Each of Atlas Fund I, Atlas Fund GP, PW Capital Management and Mr. Walsh have shared power to vote or direct the vote of, and to dispose or direct the disposition of, the Shares beneficially owned directly by Atlas Fund I.
Each of PW Master Fund, PW Master Fund GP, PW Capital Management and Mr. Walsh have shared power to vote or direct the vote of, and to dispose or direct the disposition of, the Shares beneficially owned directly by PW Master Fund.
Mr. Walsh has the sole power to vote or direct the vote of, and to dispose or direct the disposition of, the Shares beneficially owned directly by him.
Each of the Onshore Fund, LCG Holdings, Luxor Capital Group, Luxor Management and Mr. Leone have shared power to vote or direct the vote of, and to dispose or direct the disposition of, the Shares owned directly by the Onshore Fund.
Each of the Wavefront Fund, LCG Holdings, Luxor Capital Group, Luxor Management and Mr. Leone have shared power to vote or direct the vote of, and to dispose or direct the disposition of, the Shares owned directly by the Wavefront Fund.
Each of the Offshore Master Fund, the Offshore Feeder Fund, LCG Holdings, Luxor Capital Group, Luxor Management and Mr. Leone have shared power to vote or direct the vote of, and to dispose or direct the disposition of, the Shares owned directly by the Offshore Master Fund.

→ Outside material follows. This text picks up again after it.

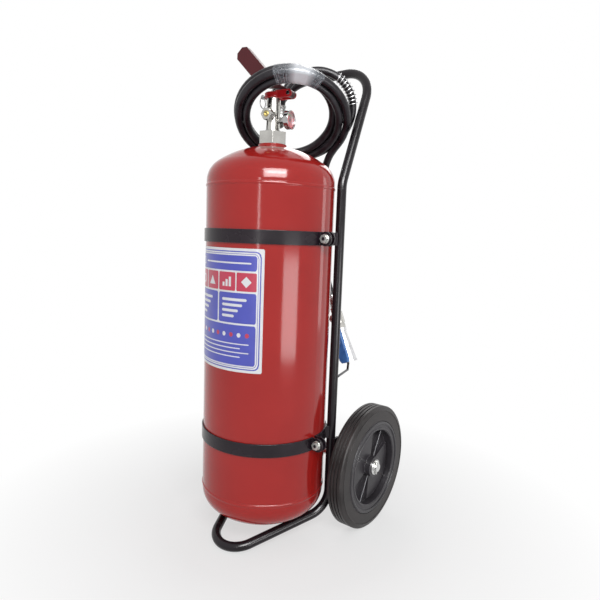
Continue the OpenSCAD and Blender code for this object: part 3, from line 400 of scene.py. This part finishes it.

Each of the Spectrum Master Fund, the Spectrum Feeder Fund, LCG Holdings, Luxor Capital Group, Luxor Management and Mr. Leone have shared power to vote or direct the vote of, and to dispose or direct the disposition of, the Shares owned directly by the Spectrum Master Fund.
Each of Luxor Capital Group, Luxor Management and Mr. Leone have shared power to vote or direct the vote of, and to dispose or direct the disposition of, the Shares held in the Separately Managed Account.
Each of Zelman LP, Zelman LLC and Mr. Zelman have shared power to vote or direct the vote of, and to dispose or direct the disposition of, the Shares owned directly by Zelman LP.
(c) The transactions in securities of the Issuer by the Reporting Persons since the filing of Amendment No. 2 to the Schedule 13D are set forth on Schedule C attached hereto and are incorporated by reference herein.